# Task objective
Locate each line holding the string "materials" and copy it.

# Records supplied
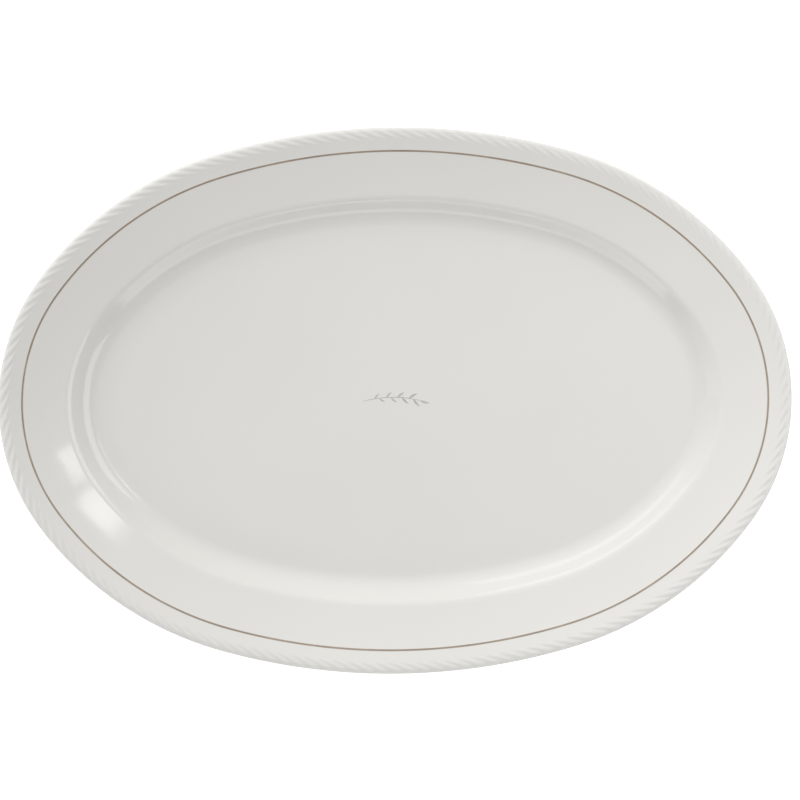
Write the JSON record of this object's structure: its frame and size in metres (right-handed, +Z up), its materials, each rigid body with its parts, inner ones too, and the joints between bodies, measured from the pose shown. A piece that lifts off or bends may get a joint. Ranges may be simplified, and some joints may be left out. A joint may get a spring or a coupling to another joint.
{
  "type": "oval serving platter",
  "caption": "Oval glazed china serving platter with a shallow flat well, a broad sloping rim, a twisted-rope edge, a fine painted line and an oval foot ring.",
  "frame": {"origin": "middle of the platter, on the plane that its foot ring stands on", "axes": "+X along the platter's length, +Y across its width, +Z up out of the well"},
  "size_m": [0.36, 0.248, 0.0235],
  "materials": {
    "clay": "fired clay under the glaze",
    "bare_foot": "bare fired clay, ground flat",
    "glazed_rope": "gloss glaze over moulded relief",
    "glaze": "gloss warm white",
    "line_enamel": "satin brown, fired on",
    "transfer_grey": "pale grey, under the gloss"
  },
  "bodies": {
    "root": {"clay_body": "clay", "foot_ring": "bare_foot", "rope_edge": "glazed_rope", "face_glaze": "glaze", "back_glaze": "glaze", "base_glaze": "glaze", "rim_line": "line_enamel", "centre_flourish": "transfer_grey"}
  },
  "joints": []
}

* * *

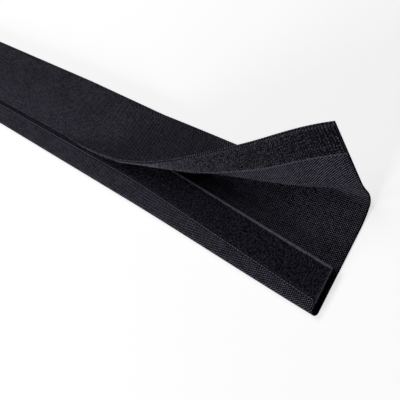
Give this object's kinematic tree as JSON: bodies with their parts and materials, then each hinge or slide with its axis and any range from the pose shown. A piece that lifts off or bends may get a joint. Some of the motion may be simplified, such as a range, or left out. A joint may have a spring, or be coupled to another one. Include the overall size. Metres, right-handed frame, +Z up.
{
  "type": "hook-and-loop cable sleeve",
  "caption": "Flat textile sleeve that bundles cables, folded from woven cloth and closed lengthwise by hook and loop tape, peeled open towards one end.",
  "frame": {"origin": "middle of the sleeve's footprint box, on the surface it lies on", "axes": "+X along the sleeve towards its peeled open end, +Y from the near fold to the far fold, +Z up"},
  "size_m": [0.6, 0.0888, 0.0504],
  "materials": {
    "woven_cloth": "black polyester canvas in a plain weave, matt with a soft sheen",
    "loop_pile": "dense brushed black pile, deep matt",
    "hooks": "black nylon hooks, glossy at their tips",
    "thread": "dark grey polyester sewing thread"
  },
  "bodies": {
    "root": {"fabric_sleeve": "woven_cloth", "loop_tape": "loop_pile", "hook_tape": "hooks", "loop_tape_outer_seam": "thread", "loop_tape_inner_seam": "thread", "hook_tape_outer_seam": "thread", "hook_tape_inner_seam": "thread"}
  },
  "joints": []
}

# Answer to this task
Write the JSON record of this object's structure: its frame and size in metres (right-handed, +Z up), its materials, each rigid body with its parts, inner ones too, and the joints between bodies, measured from the pose shown. A piece that lifts off or bends may get a joint. Ranges may be simplified, and some joints may be left out. A joint may get a spring or a coupling to another joint.
  "materials": {
Give this object's kinematic tree as JSON: bodies with their parts and materials, then each hinge or slide with its axis and any range from the pose shown. A piece that lifts off or bends may get a joint. Some of the motion may be simplified, such as a range, or left out. A joint may have a spring, or be coupled to another one. Include the overall size. Metres, right-handed frame, +Z up.
  "materials": {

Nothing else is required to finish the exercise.